What is needed is an exact copy of the lines from the one containing "build_feet()" to the one containing "zip(*points))), Vector(map(max, zip(*points)))", both lines included, and no other lines.

[SOURCE MATERIAL]

───

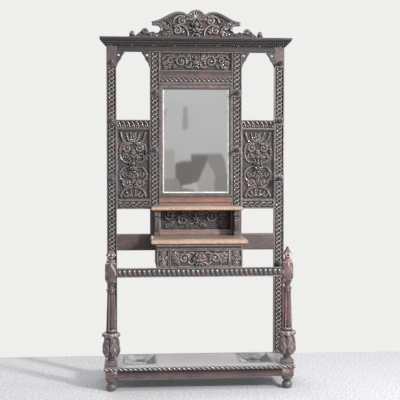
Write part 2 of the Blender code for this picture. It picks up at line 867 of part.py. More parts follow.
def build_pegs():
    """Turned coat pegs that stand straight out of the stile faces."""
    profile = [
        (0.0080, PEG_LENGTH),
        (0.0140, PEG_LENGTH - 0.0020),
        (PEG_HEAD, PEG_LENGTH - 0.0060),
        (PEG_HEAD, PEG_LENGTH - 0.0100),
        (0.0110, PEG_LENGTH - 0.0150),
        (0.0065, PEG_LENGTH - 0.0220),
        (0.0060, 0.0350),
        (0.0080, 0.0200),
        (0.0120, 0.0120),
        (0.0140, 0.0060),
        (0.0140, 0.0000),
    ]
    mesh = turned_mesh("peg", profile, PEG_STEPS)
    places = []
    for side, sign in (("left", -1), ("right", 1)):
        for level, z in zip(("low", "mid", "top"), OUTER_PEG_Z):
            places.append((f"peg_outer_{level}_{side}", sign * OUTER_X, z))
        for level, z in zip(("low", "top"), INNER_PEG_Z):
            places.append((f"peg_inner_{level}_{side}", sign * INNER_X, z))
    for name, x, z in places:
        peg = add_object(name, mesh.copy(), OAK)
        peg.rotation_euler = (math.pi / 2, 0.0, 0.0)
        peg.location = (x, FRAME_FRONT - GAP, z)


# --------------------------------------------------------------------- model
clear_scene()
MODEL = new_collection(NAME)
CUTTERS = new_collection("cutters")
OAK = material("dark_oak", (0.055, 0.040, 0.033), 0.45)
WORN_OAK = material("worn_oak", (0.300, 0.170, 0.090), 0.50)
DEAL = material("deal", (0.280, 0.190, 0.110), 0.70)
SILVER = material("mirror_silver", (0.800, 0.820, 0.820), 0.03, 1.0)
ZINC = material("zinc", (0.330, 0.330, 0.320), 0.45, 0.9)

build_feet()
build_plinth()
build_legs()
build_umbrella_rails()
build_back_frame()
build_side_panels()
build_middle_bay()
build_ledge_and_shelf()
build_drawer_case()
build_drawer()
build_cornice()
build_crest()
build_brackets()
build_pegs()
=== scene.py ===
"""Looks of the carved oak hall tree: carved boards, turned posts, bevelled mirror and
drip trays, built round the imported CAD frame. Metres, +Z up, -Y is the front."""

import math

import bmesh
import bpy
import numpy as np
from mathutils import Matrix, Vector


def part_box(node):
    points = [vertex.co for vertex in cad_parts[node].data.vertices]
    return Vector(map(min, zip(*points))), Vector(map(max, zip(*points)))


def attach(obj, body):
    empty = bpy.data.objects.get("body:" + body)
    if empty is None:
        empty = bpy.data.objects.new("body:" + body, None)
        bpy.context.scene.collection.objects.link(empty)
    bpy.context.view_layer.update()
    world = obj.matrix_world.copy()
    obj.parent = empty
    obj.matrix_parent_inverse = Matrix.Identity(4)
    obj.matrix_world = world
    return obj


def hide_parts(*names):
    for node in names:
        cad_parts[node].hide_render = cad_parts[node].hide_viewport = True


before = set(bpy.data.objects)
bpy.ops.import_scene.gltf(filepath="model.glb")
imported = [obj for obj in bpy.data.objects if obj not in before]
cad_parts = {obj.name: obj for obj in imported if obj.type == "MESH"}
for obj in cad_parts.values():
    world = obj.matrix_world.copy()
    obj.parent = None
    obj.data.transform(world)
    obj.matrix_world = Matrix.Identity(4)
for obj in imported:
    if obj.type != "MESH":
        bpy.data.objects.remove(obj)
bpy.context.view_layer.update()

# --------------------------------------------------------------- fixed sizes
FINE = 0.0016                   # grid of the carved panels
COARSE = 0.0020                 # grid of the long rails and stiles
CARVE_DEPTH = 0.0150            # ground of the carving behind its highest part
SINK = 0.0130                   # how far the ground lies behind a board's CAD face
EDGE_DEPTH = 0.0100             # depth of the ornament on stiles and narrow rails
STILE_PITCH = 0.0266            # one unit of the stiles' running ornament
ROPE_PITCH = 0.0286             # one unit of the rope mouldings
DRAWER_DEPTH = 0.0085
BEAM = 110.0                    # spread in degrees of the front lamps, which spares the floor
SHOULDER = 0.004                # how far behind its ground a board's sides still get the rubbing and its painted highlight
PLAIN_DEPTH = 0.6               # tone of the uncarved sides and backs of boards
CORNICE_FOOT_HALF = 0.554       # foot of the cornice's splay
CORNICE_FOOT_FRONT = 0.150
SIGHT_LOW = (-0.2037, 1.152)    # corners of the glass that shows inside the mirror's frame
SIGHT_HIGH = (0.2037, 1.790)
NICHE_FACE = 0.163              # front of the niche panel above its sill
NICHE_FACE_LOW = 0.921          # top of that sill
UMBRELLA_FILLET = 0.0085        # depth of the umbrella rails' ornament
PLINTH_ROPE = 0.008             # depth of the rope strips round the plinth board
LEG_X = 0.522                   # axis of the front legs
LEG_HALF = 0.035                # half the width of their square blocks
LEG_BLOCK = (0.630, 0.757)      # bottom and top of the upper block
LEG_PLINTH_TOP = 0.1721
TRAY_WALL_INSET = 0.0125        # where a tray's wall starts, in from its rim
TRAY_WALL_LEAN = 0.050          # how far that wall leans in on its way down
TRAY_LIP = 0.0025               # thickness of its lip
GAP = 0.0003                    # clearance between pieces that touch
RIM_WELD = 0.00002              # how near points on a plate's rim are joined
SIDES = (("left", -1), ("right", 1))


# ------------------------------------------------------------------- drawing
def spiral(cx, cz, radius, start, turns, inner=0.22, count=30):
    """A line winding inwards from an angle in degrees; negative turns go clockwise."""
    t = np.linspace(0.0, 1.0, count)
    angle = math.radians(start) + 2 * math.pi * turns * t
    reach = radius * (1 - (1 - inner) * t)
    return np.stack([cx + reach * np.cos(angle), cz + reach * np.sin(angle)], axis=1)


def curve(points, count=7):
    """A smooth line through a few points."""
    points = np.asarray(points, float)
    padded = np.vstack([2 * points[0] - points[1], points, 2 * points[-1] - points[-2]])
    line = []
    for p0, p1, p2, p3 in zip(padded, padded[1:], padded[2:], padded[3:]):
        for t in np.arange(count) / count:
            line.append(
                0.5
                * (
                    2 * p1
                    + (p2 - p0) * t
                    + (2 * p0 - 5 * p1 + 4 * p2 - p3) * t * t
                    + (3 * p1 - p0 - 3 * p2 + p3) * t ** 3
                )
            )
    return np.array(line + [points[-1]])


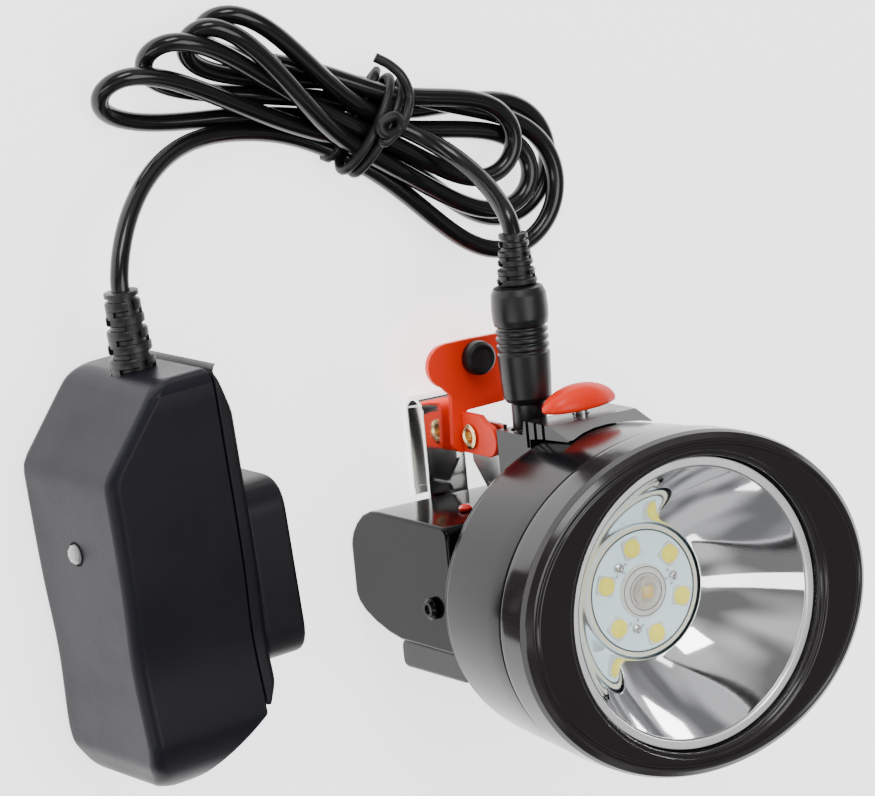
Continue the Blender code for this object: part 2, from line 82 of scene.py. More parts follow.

───

[FULL RESPONSE]
build_feet()
build_plinth()
build_legs()
build_umbrella_rails()
build_back_frame()
build_side_panels()
build_middle_bay()
build_ledge_and_shelf()
build_drawer_case()
build_drawer()
build_cornice()
build_crest()
build_brackets()
build_pegs()
=== scene.py ===
"""Looks of the carved oak hall tree: carved boards, turned posts, bevelled mirror and
drip trays, built round the imported CAD frame. Metres, +Z up, -Y is the front."""

import math

import bmesh
import bpy
import numpy as np
from mathutils import Matrix, Vector


def part_box(node):
    points = [vertex.co for vertex in cad_parts[node].data.vertices]
    return Vector(map(min, zip(*points))), Vector(map(max, zip(*points)))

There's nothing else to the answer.